The cartoon character on Theo de Raadt's
business card is surprisingly uncuddly. Most upstart software
companies employ cute mascots -- Linux's bemused penguin, for
example -- but de Raadt, project leader for the open-source operating
system OpenBSD, favors a smirking, muscular demon clad in policeman's
garb. The fiend brandishes a badge reading: "OpenBSD: To Serve
and Protect."
This satanic cop may not make a great stuffed animal, but he's
a fitting symbol of de Raadt's singular aim -- to create the
world's most secure operating system. Coded by hundreds of volunteers
worldwide, the freely downloadable OpenBSD is hailed by security
buffs as uncrackable; it's been over three years, for example,
since a vulnerability was discovered in the system's off-the-shelf
version. The airtight security is the product of a labor-intensive
approach that many experts feel should become standard. De Raadt
and his cohorts are not only motivating the nascent open-source
industry to rethink its basic security policies, they've honed
a set of principles that promise to make all systems -- open
source or not -- safer.
"OpenBSD is probably one of the most secure operating systems
out there," says Chris Brenton, author of Mastering Network
Security. "The crew does a fantastic job of locking down and
being responsive when vulnerabilities are found." Such a good
job that the U.S. Department of Justice uses 260 copies of OpenBSD
to store and transmit its most sensitive data.
Like other projects bearing the BSD moniker, OpenBSD traces
its origins to the University of California at Berkeley. (The
acronym stands for Berkeley Software Distribution.) Unhappy
with Unix's clunkiness, the school's programmers started tweaking
the code in the late 1970s to create several variants, culminating
with the release of 4.4 BSD-Lite in 1992. Legal wrangles with
AT&T (T) , the original Unix developer, forced the university
to abandon the project, but open-source devotees picked up the
slack.
De Raadt began experimenting with BSD code during his student
days at the University of Calgary. Along with several friends,
he created an open-source project called NetBSD in 1993; his
friends booted him from the project the following year. In archived
e-mail, his former colleagues claim he was guilty of "rudeness
toward and abuse of users and developers." De Raadt denies those
allegations.
De Raadt used NetBSD's code as the foundation for the OpenBSD
project, which he formed in 1995. After his machine was hacked
by a colleague in 1996, he adopted a security tactic that has
become the project's trademark: "proactive auditing."

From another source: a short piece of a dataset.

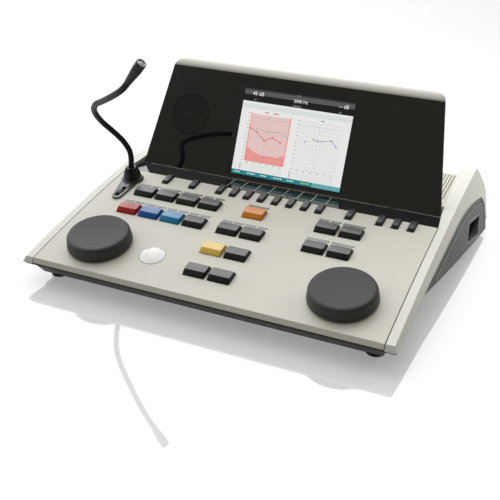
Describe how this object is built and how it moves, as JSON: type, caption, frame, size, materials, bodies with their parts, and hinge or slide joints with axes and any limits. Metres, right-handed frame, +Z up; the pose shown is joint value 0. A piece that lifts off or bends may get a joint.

Over an 18-month period, a team of 10 volunteers vetted OpenBSD's
entire source code -- all 350 megabytes -- weeding out thousands
of bugs. Though not necessarily related to security features,
those glitches could have been targeted by attackers using "buffer
overflows" (which overwhelm a machine with data packets), denial-of-service
tools or other elementary hacking techniques. For two years,
de Raadt worked 14-hour days, seven days a week to debug his
system. Despite his notoriously prickly personality, de Raadt
also has managed to attract a legion of collaborators to help
him build OpenBSD.
"It's security through quality," says de Raadt, who runs the
project out of his Calgary home, surviving on donations and
proceeds from T-shirt sales. "It's like in airplanes, [where]
safety is a side effect of good engineering."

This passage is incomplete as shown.